### DIRECTIVE
What follows is a listing. Return every line of it exactly.

= = = = =

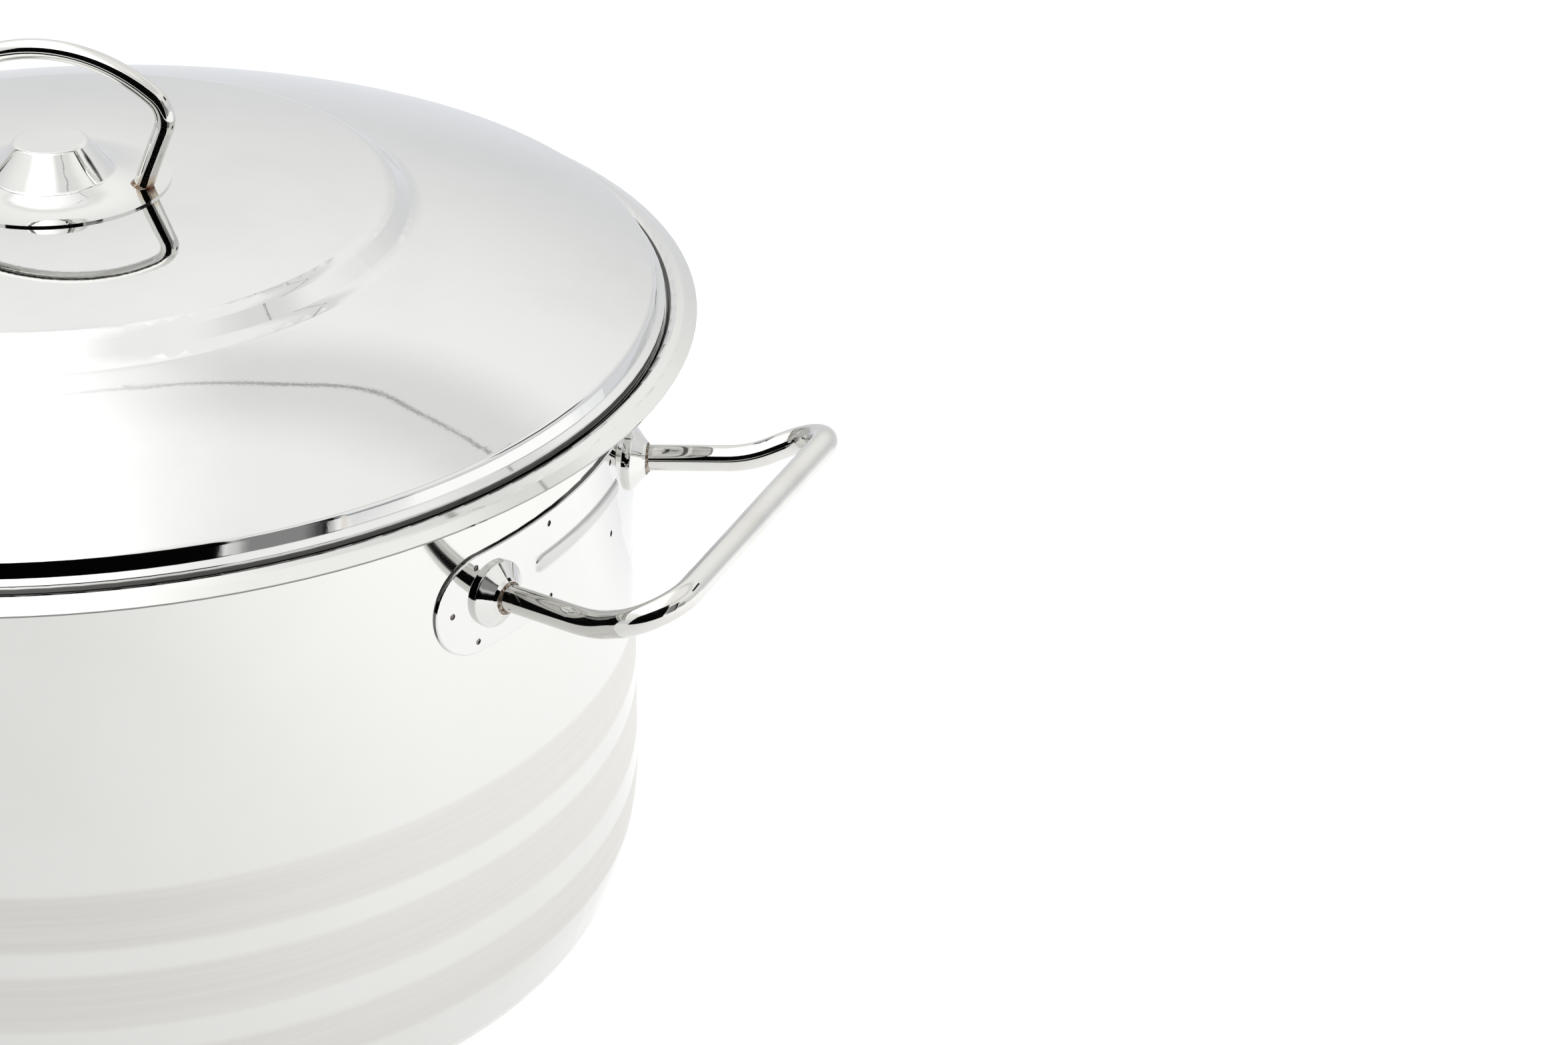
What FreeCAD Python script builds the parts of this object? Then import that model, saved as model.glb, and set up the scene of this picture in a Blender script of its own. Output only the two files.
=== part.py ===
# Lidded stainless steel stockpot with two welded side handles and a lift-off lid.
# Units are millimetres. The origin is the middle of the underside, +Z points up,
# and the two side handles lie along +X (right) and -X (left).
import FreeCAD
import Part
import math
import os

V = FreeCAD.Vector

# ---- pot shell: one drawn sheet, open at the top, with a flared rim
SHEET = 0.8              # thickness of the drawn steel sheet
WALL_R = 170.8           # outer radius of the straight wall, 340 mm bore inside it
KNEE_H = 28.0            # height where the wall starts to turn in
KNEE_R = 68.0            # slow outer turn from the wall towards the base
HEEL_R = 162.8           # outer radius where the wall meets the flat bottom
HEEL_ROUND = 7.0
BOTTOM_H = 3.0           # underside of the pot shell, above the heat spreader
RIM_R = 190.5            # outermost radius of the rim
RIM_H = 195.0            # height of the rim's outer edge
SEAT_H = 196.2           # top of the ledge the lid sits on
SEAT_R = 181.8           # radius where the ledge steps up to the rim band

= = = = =

### COMPLETE RESPONSE
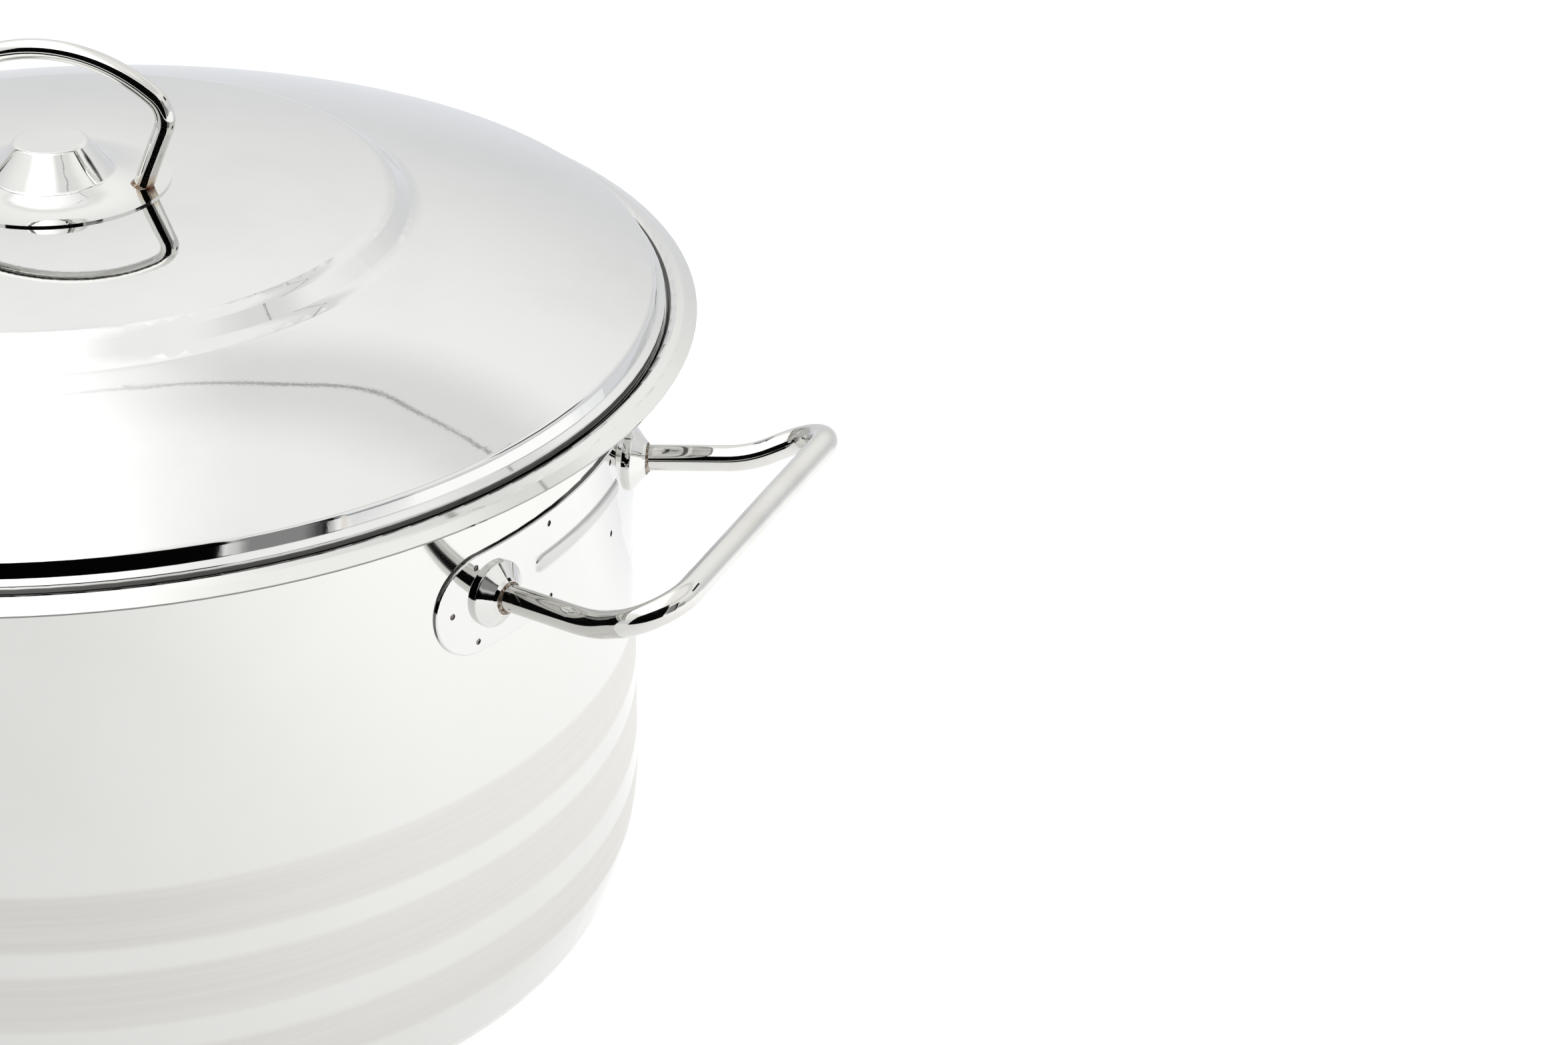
What FreeCAD Python script builds the parts of this object? Then import that model, saved as model.glb, and set up the scene of this picture in a Blender script of its own. Output only the two files.
=== part.py ===
# Lidded stainless steel stockpot with two welded side handles and a lift-off lid.
# Units are millimetres. The origin is the middle of the underside, +Z points up,
# and the two side handles lie along +X (right) and -X (left).
import FreeCAD
import Part
import math
import os

V = FreeCAD.Vector

# ---- pot shell: one drawn sheet, open at the top, with a flared rim
SHEET = 0.8              # thickness of the drawn steel sheet
WALL_R = 170.8           # outer radius of the straight wall, 340 mm bore inside it
KNEE_H = 28.0            # height where the wall starts to turn in
KNEE_R = 68.0            # slow outer turn from the wall towards the base
HEEL_R = 162.8           # outer radius where the wall meets the flat bottom
HEEL_ROUND = 7.0
BOTTOM_H = 3.0           # underside of the pot shell, above the heat spreader
RIM_R = 190.5            # outermost radius of the rim
RIM_H = 195.0            # height of the rim's outer edge
SEAT_H = 196.2           # top of the ledge the lid sits on
SEAT_R = 181.8           # radius where the ledge steps up to the rim band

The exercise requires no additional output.